Another example of a filter being installed was the problem with alternator whine in a C.B. radio installed in a car.  There was an aftermarket filter we installed on the power feed from the alternator.  This filter consisted of a few turns of wire to form an inductor coil and a capacitor afterwards going to ground.   The generator whine was caused by the diodes inside the alternator switching on when the voltage being generated was higher than the battery voltage.

The next kind of filter to consider is a high pass filter.  This can be a capacitor in series and/or an inductor in parallel. Normally noise is a higher frequency than the desired signal, so I have never seen one of these used except in loud speakers.  Often there is a capacitor in series with the tweeters to keep the lower frequencies from reaching the tweeters.

A band pass filter is simply a high pass filter followed by a low pass filter.   The “cut off” frequency of the low pass filter is higher than the cut off frequency of the high pass filter.  This means only a small “pass band” of frequencies makes it on to the processing electronics.  All wireless communications is very dependent upon band pass filters.  A good example is short wave radio.  The band is full of noise, both man made and natural occurring “static”.  Of all those 1000’s of signals there is only one you are interested in at a time.  A tuner is used to select the frequency of interest and additional filters are used to narrow the pass band down to only a few frequencies.  The type of signal determines how wide the pass band needs to be.   For example, the human ear can hear from approximately 20 Hz to 20KHz.  However, for a voice to be understandable only 3KHz needs to be the top end.  Normal AM communication signals would require a band pass of +/- 3KHz or 6KHz wide for this signal.  However, Single Side Band (SSB) only requires only one-half of this band width.  This means only one-half as much noise is received with SSB.  People that enjoy Morse Code are able to use a much less bandwidth.

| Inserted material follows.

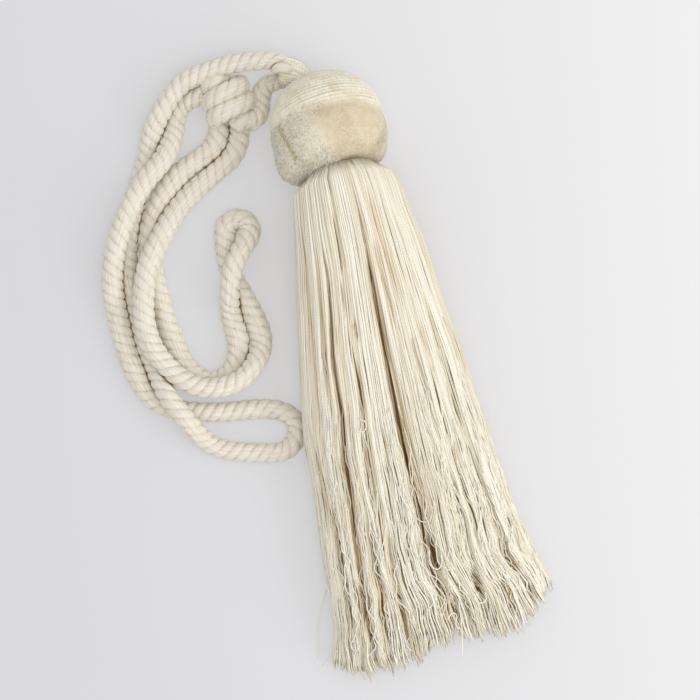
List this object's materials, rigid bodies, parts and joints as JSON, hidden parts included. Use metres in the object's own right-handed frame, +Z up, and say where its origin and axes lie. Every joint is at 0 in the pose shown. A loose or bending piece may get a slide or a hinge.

The final type of a filter is called a notch filter.  A notch filter is the exact opposite of a band pass filter and is used to remove a specific band of frequencies.  This is often used to “notch out” a specific man-made source.

Another way of removing objectionable signal is to inject that signal into a summing amplifier, but to make it exactly the same amplitude and 180 degrees out of phase with the original signal.  An example is a special kind of muffler that was designed to muffle audio sounds of machines by reproducing those sounds 180 degrees out of phase.  Similar things are used in radar to filter out unwanted signals.

In the world of military electronics this whole filtering and creating bogus signals it carried to the extreme in radar and missile controls.   An aircraft may want to jam the enemy radar to disable it.   This is called Electronic Counter Measures, (ECM).  The enemy doesn’t want his radar installation disabled, so he installed Electronic Counter-Counter Measures (ECCM)…. obviously this Countering of the Countering can go on forever.  Luckily the naming stopped at ECCM.

This has been a very general description of noise elimination.  The math becomes very involved very quickly and I have not had to actually deal with it.  However, it is an interesting subject and there are cookbook approaches to designing filters.  Most often these use active circuits as well as capacitors and inductors.  We will be touching upon it soon with LCR circuits where we have both and inductor and a capacitor in the circuit to form a tuned circuit.  A book that is dedicated to filters is called “The Active Filter Cookbook” by Don Lancaster.   I have not read that book, but I have read other work by Don Lancaster and if I was needing to build a filter, it would be a book I would consider.

I apologize for being kind of slow on posting lately.  Not only am I trying to fabricate the projects, but my day-job just became a lot more intense.   Things will get back to normal very soon.